Are there useful lessons from other countries and sectors for UK housing co-ops?
In countries where there are more housing co-ops, such as Switzerland, there are more secondary development bodies in the sector. Today, in the UK, we have many housing co-ops sitting on millions of pounds worth of assets that could be used for the sector to grow but there isn’t the mechanism for that to happen. In other countries they’ve done that better.
How can the movement best support housing co-ops?

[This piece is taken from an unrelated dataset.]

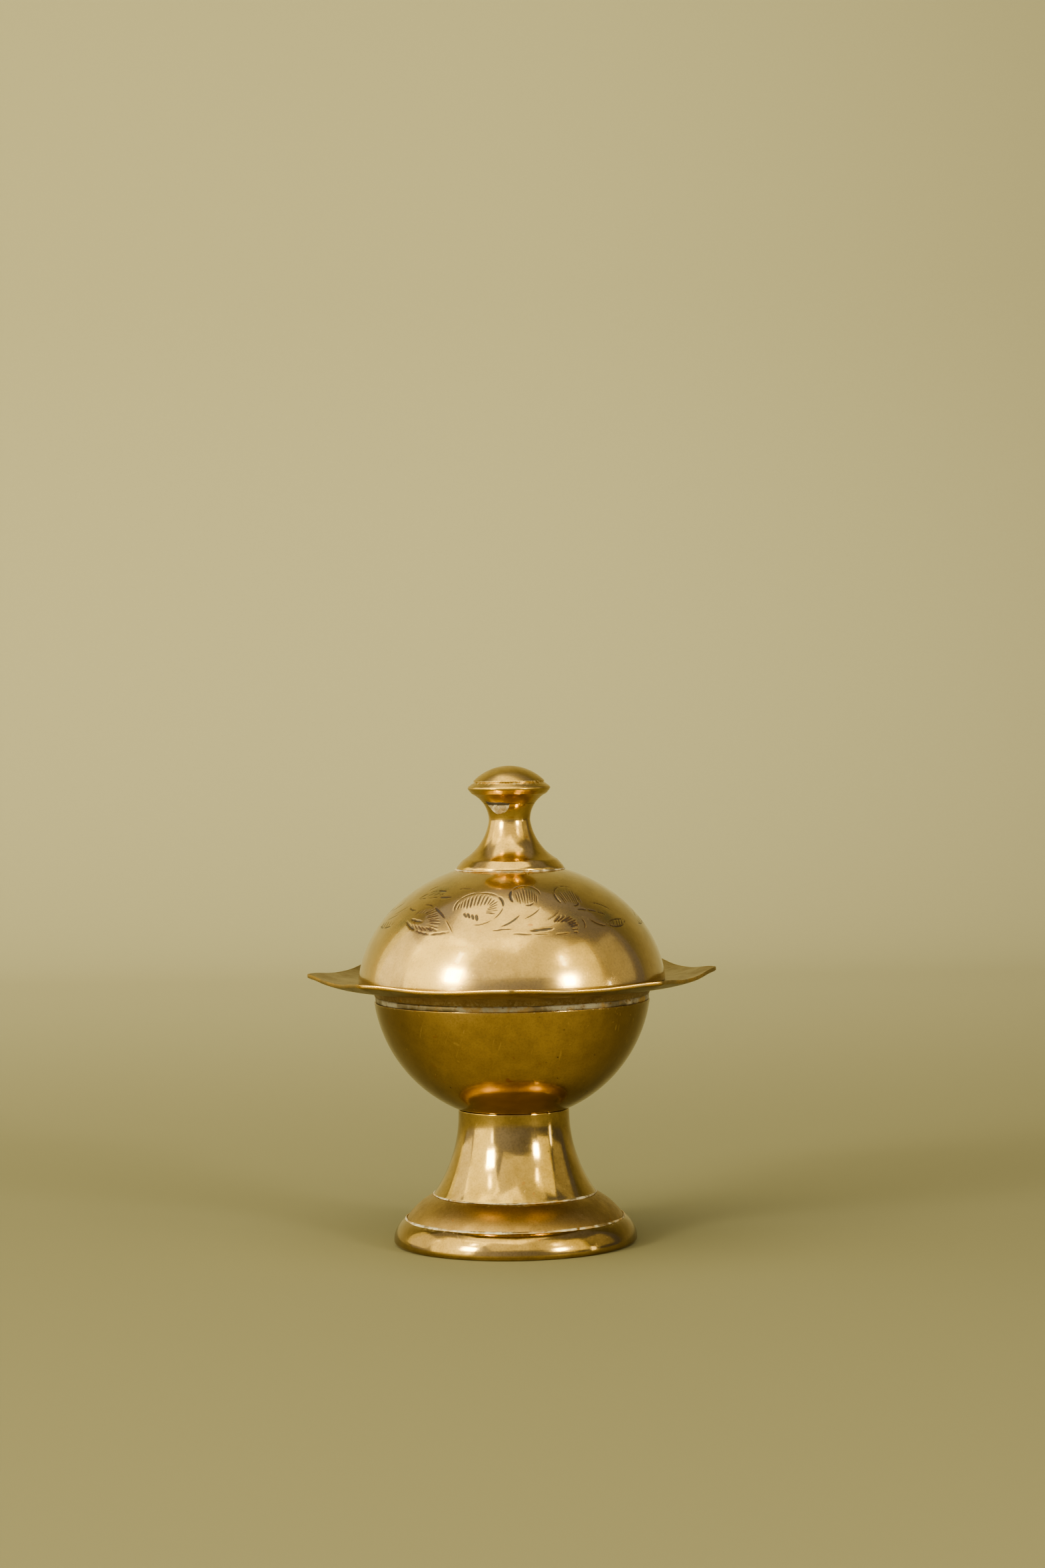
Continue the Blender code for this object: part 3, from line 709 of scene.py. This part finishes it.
class Build:
    """Small helper that adds and links shader nodes."""

    def __init__(self, name):
        self.material = bpy.data.materials.new(name)
        self.material.use_nodes = True
        self.nodes = self.material.node_tree.nodes
        self.links = self.material.node_tree.links
        self.shader = self.nodes["Principled BSDF"]
        self.place = self.nodes.new("ShaderNodeTexCoord").outputs["Object"]

    def put(self, value, target):
        """Links an output to an input, or sets the input to a plain value."""
        if isinstance(value, bpy.types.NodeSocket):
            self.links.new(value, target)
        else:
            target.default_value = value

    def scaled(self, x, y, z):
        """Places stretched along the axes, so that one noise makes streaks or rings."""
        node = self.nodes.new("ShaderNodeMapping")
        node.inputs["Scale"].default_value = (x, y, z)
        self.links.new(self.place, node.inputs["Vector"])
        return node.outputs["Vector"]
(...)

We need to recognise the role housing co-ops can play in today’s key social challenge – which is that more and more people are struggling with housing needs; in my view the movement should therefore take a big turn towards housing and provides the resources needed for the sector to grow. But I think you can reverse the question: what benefits can housing co-ops bring to the wider movement, and to society as a whole? In the long term, once you invest in properties, the movement would acquire a lot of assets that could subsidise other co-op sectors. And it would bring back the co-op movement to its roots, to its initial success, to the nature of what co-ops are about – to bring social transformation by providing solutions to people’s day-to-day challenges. Housing is becoming more and more of a problem. The poorest get hit by this crisis really badly. That’s where the co-op model brings a viable solution – it removes property from private ownership into co-operative ownership; it becomes stable, affordable and not something to speculate against.